The most obvious anomalies are the high CHT for 6 at takeoff, and the high and slightly erratic EGTs for 2 and 4 in LOP cruise. Here’s the same data with EGT and CHT for 1-3-5 on top and EGT and CHT for 2-4-6 on bottom. Let me highlight the range for the right hand values – on the top chart they peak at 300º, on the bottom it’s 400º. The EGT range on the left is the same top and bottom.
Isolating the odds from the evens shows that the problem seems confined to the even side. 6 seems to be most erratic after engine start and in takeoff and climb, then it settles down in cruise. 2 and 4, on the other hand, are ok in takeoff and climb, and are most erratic in cruise. RPM is not displayed, but is reduced at about the 32 minute mark when EGTs fall.

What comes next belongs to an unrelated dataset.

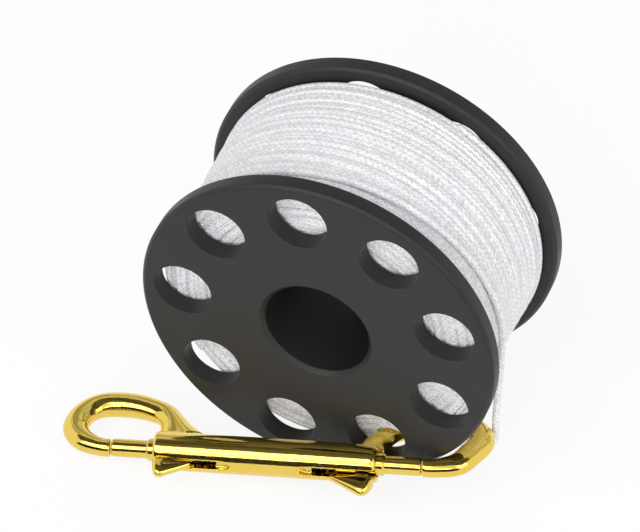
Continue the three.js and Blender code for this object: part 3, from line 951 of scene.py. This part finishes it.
def make_core():
    """The plain inner body of the winding, with a UV map like that of the turns."""
    inside, front, rear = CORE_RADII
    low, high = CORE_END, WIDTH - CORE_END
    profile = [(inside, low), (front, low), (rear, high), (inside, high)]
    origin = Vector((axis_x, front_inner, axis_z))
    core = lathe("line_core", softened(profile, 0.01), origin, spool_axis, 192, closed=True)
    flat = np.zeros(len(core.data.loops) * 2)
    places = np.array([v.co for v in core.data.vertices])
    for corner in core.data.loops:
        place = places[corner.vertex_index]
        flat[corner.index * 2] = in_mm(place[1])
        turned = math.atan2(place[2] - axis_z, place[0] - axis_x)
        flat[corner.index * 2 + 1] = turned * CORE_UV_ROUND
    core.data.uv_layers.new(name="way").data.foreach_set("uv", flat.astype(np.float32))
    return core


def make_winding():
    """Turns on both sides, the layers over them, the last turn, and the core under all."""
    rng = np.random.default_rng(7)
    parts = []
    for at_front in (True, False):
        points = pressed(side_spiral(rng, at_front))
        lead = np.tile(np.array(spool_axis, float), (len(points), 1))
        parts.append(tube("side", points, mm(TURN_WIDE), mm(TURN_HIGH), SIDE_TUBE, lead=lead))
    for *layer_row, sides in LAYERS:
        points = pressed(layer(rng, *layer_row))
        lead = points - np.array((axis_x, 0, axis_z))
        lead[:, 1] = 0
        parts.append(tube("layer", points, mm(TURN_WIDE), mm(TURN_HIGH), sides, lead=lead))
    parts.append(tube("last_turn", evenly(last_turn(), mm(LAST_STEP)), mm(LINE), mm(LINE), 14))
    parts.append(make_core())
    return join("wound_line", parts)


finish_piece(make_winding(), "spool", white, "white_line", "wound_line_core", "wound_line_outer")


# Snap


def prism(name, outline, low, high, order):
    """Extrudes an outline in the snap's frame, in mm. order gives the snap's axes for the outline's
    two ways and for the depth."""
    verts = []
    for depth in (low, high):
        for a, b in outline:
            place = [0.0, 0.0, 0.0]
            for axis, value in zip(order, (a, b, depth)):
                place[axis] = mm(value)
            verts.append(place)
    count = len(outline)
    faces = [tuple(range(count))[::-1], tuple(range(count, 2 * count))]
    for i in range(count):
        j = (i + 1) % count
        faces.append((i, j, j + count, i + count))
    made = mesh_object(name, in_row(np.array(verts)).tolist(), faces)
    tidy_mesh(made.data)
    return made


def hook_mesh(name, rows):
    lead = np.tile(np.array(out_of_snap), (len(rows), 1))
    return tube(name, in_row(rows[:, :3]), rows[:, 3], rows[:, 4], 32, lead=lead)


def barrel_cutters(sign):
    """The bore and the thumb slot of one half. The slot runs out inwards in a shallow leaf shape."""
    profile = [
        (0, HALF_BARREL - BORE_DEPTH),
        (BORE_RADIUS, HALF_BARREL - BORE_DEPTH),
        (BORE_RADIUS, HALF_BARREL + OVERRUN),
        (0, HALF_BARREL + OVERRUN),
    ]
    cutters = [lathe("bore", profile, snap_middle, along_snap * sign, 64)]
    inner = HALF_BARREL - SLOT_LENGTH
    leaf = [
        (inner, 0.0),
        (inner + 0.12 * LEAF, 0.42 * SLOT_HALF),
        (inner + 0.45 * LEAF, 0.82 * SLOT_HALF),
        (inner + LEAF, SLOT_HALF),
        (inner + LEAF + 1, SLOT_HALF),
    ]
    mouth = [(inner + LEAF, SLOT_HALF), (HALF_BARREL + OVERRUN, SLOT_HALF)]
    for half, depth in ((leaf, LEAF_DEPTH - BARREL), (mouth, 0)):
        other = [(x, -z) for x, z in reversed(half) if z > 0]
        outline = [(sign * x, z) for x, z in half + other]
        cutters.append(prism("slot", outline, -BARREL - OVERRUN, depth, (0, 2, 1)))
    return cutters


def remesh(made, rounds):
    """One even skin over all that the mesh holds, then smoothed."""
    skin = made.modifiers.new("skin", "REMESH")
    skin.mode = "VOXEL"
    skin.voxel_size = mm(VOXEL)
    smooth = made.modifiers.new("smooth", "SMOOTH")
    smooth.factor = 0.5
    smooth.iterations = rounds
    return flatten(made, 180)


def make_casting():
    """The barrel and both hooks in one skin, then bored, slotted and smoothed again."""
    profile = [
        (0, -HALF_BARREL),
        (BARREL - BARREL_EDGE, -HALF_BARREL),
        (BARREL, BARREL_EDGE - HALF_BARREL),
        (BARREL, HALF_BARREL - BARREL_EDGE),
        (BARREL - BARREL_EDGE, HALF_BARREL),
        (0, HALF_BARREL),
    ]
    barrel = lathe("barrel", profile, snap_middle, along_snap, 96)
    hooks = [hook_mesh("left", left_hook), hook_mesh("right", right_hook)]
    casting = join("snap_casting", [barrel] + hooks)
    remesh(casting, 8)
    for sign in (-1, 1):
        for cutter in barrel_cutters(sign):
            boolean(casting, cutter, "DIFFERENCE")
    return remesh(casting, 6)


finish_piece(make_casting(), "snap", brass, "polished_brass", "snap_body")


# Bolts, thumb knobs and springs


def make_bolt(side, sign):
    """A thick guide inside the barrel and the bolt that reaches the hook's tip."""
    front = HALF_BARREL + STAND_OUT
    tip = HALF_BARREL + GATE
    profile = [
        (0, front - GUIDE_LENGTH),
        (GUIDE, front - GUIDE_LENGTH),
        (GUIDE, front - GUIDE_EDGE),
        (BOLT + GUIDE_STEP, front),
        (BOLT, front + GUIDE_STEP),
        (BOLT, tip - BOLT_EDGE),
        (BOLT - BOLT_EDGE, tip),
        (0, tip),
    ]
    profile = softened(profile, 0.25)
    return lathe(f"{side}_bolt_turned", profile, snap_middle, along_snap * sign, 64)


def knob_wedge(side, sign):
    """A rounded wedge: D-shaped sections that rise from its thick end and run out to its thin one."""
    setback, length, _, drop = KNOB_PLACE[side]
    base = BARREL + SEAT
    ways = np.linspace(0, 1, 41)
    heights = KNOB_HEIGHT * np.interp(ways, *zip(*KNOB_RISE))
    halves = np.interp(ways, *zip(*KNOB_HALF_WIDTH))
    angles = np.linspace(0, math.pi, 25)
    round_z = np.sign(np.cos(angles)) * np.abs(np.cos(angles)) ** (2 / KNOB_ROUND)
    round_y = np.sin(angles) ** (2 / KNOB_ROUND)
    rows = []
    for way, height, half in zip(ways, heights, halves):
        x = sign * (HALF_BARREL - setback - way * length)
        rows += [(x, -base - height * y, half * z - drop) for y, z in zip(round_y, round_z)]
    sides = len(angles)
    faces = [tuple(range(sides))[::-1], tuple(range(len(rows) - sides, len(rows)))]
    for i in range(len(ways) - 1):
        for k in range(sides):
            a, b = i * sides + k, i * sides + (k + 1) % sides
            faces.append((a, b, b + sides, a + sides))
    made = mesh_object(f"{side}_knob_wedge", in_row(mm(np.array(rows))).tolist(), faces)
    tidy_mesh(made.data)
    return made


def make_knob(side, sign):
    """The wedge on a neck that reaches the bolt through the slot, turned a little in the slot."""
    low, high = (sign * (HALF_BARREL - end) for end in NECK_ENDS)
    top, foot = -BARREL - SEAT - NECK_SUNK, -NECK_FOOT
    outline = [(low, top), (high, top), (high, foot), (low, foot)]
    neck = prism("neck", outline, -NECK_HALF, NECK_HALF, (0, 1, 2))
    knob = boolean(knob_wedge(side, sign), neck, "UNION")
    turn = Matrix.Rotation(math.radians(KNOB_PLACE[side][2]), 4, along_snap)
    knob.data.transform(Matrix.Translation(snap_middle) @ turn @ Matrix.Translation(-snap_middle))
    return knob


def make_spring(side, sign):
    """The coil between the guide's back and the bore's floor, with its fixed and its moving end."""
    back = HALF_BARREL + STAND_OUT - GUIDE_LENGTH - SEAT - COIL_ROOM
    floor = HALF_BARREL - BORE_DEPTH + SEAT + COIL_ROOM
    share = np.linspace(0, 1, COIL_TURNS * 40)
    angle = share * COIL_TURNS * 2 * math.pi
    way = sign * (back + (floor - back) * share)
    rows = in_row(mm(np.stack([way, COIL * np.cos(angle), COIL * np.sin(angle)], axis=1)))
    made = tube(f"{side}_spring_coil", rows, mm(COIL_WIRE), mm(COIL_WIRE), 10)
    ends = in_row(np.array([[sign * mm(floor), 0, 0], [sign * mm(back), 0, 0]]))
    return made, tuple(ends[0]), tuple(ends[1])


for side, sign in (("left", -1), ("right", 1)):
    body = f"{side}_bolt"
    finish_piece(make_bolt(side, sign), body, brass, "polished_brass", f"{side}_bolt")
    finish_piece(make_knob(side, sign), body, brass, "polished_brass", f"{side}_thumb_knob")
    coil, coil_start, coil_end = make_spring(side, sign)
    finish_piece(coil, None, bore_shaded_steel, "spring_steel", f"{side}_spring")
    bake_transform(coil)


# Floor, world and lights, in metres and watts

FLOOR_HALF = 3.0
FLOOR_GREY = 0.9
FLOOR_PLAIN = 0.86  # share of plain white in what is seen directly
WORLD_STRENGTH = 0.66
# Name, near lower and far upper corner, darkest and palest grey
CARDS = (
    ("dark_front", (-0.8, -0.62, 0.0), (0.8, -0.62, 0.36), 0.004, 0.02),
    ("grey_rear", (-1.2, 1.2, 0.32), (1.2, 0.5, 1.15), 0.35, 0.9),
    ("dark_top", (-1.2, 0.5, 1.15), (1.2, -0.48, 1.15), 0.05, 0.14),
)
# Name, place, size, power
LAMPS = (
    ("key", (-0.7, -1.1, 1.5), 1.2, 12),
    ("fill", (1.2, -0.5, 0.9), 1.0, 5),
    ("front", (0.25, -1.4, 0.55), 0.9, 10),
)


def seen_directly(n):
    """1 on the rays that show the background: from the camera, or by way of metal or glass."""
    path = n.add("ShaderNodeLightPath")
    seen = n.math("MAXIMUM", path.outputs["Is Camera Ray"], path.outputs["Is Glossy Ray"])
    return n.math("MAXIMUM", seen, path.outputs["Is Transmission Ray"])


def floor_material():
    """White, with most of what is seen directly plain white, so that a faint shadow is left."""
    n = Nodes(bpy.data.materials.new("white_floor"))
    grey = colour(FLOOR_GREY, FLOOR_GREY, FLOOR_GREY)
    paper = n.filled("ShaderNodeBsdfDiffuse", {"Color": grey})
    glow = n.add("ShaderNodeEmission")
    return n.surface(n.mix_shader(n.math("MULTIPLY", seen_directly(n), FLOOR_PLAIN), paper, glow))


def card_material(name, darkest, palest):
    n = Nodes(bpy.data.materials.new(name))
    cloud = n.noise(n.place(), 5.0, 2.0)
    grey = n.spread(cloud, 0.38, 0.62, darkest, palest)
    return n.surface(n.filled("ShaderNodeEmission", {"Color": grey}))


def sheet(name, near, far, material):
    """A flat rectangle whose near and far edges run along x."""
    (x0, y0, z0), (x1, y1, z1) = near, far
    verts = [(x0, y0, z0), (x1, y0, z0), (x1, y1, z1), (x0, y1, z1)]
    made = mesh_object(name, verts, [(0, 1, 2, 3)])
    made.data.materials.append(material)
    return made


def make_card(name, near, far, darkest, palest):
    """A cloudy grey backdrop outside the view, which only polished and glossy faces show."""
    card = sheet(name, near, far, card_material(name, darkest, palest))
    card.visible_camera = False
    card.visible_diffuse = False
    card.visible_transmission = False
    card.visible_shadow = False


def make_world():
    """White where it is seen directly, and a softer white as light."""
    n = Nodes(bpy.data.worlds.new("studio"), "ShaderNodeOutputWorld")
    soft = n.filled("ShaderNodeBackground", {"Color": colour(1, 1, 1), "Strength": WORLD_STRENGTH})
    plain = n.filled("ShaderNodeBackground", {"Color": colour(1, 1, 1)})
    bpy.context.scene.world = n.surface(n.mix_shader(seen_directly(n), soft, plain))


def area_light(name, place, size, power):
    """A square lamp that faces the spool."""
    lamp = bpy.data.lights.new(name, "AREA")
    lamp.size = size
    lamp.energy = power
    way = spool_centre - Vector(place)
    turn = way.to_track_quat("-Z", "Y").to_matrix().to_4x4()
    new_object(name, lamp).matrix_world = Matrix.Translation(place) @ turn


floor = sheet("floor", (-FLOOR_HALF, -FLOOR_HALF, 0), (FLOOR_HALF, FLOOR_HALF, 0), floor_material())
for card_row in CARDS:
    make_card(*card_row)
make_world()
for lamp_row in LAMPS:
    area_light(*lamp_row)
bpy.context.scene.view_settings.view_transform = "Standard"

Of our universe of possibilities, the razor would shave away clogs in all three even injectors (2-4-6) simultaneously while the odds seem normal. And bad gas would effect them all. Ditto all plugs on the even side failing or fouling simultaneously while the odds seem ok. What does that leave us with? Is there a clue in the more erratic behavior during high RPMs?
We recommended checking the ignition system, because this looked like something related to the mags, although a bad mag should ripple through all EGTs, not just the evens. Plugs and harnesses checked out ok, but the mechanics found 30º of play in the distributor gear on the L mag. Partial failure and intermittent behavior challenge our adherence to Occam’s Razor.
I used the common and current spelling for Occam but William was “of” Ochkam, near Surrey, England, which has some aviation history. In 1944 Vickers began using a grass strip near Wisley, in the parish of Ockham, to test new planes. The field was paved in 1952 but closed 20 years later when it was deemed too short and too close to Heathrow. In recent years Wisley has served as a film location for War Horse and Hope and Glory.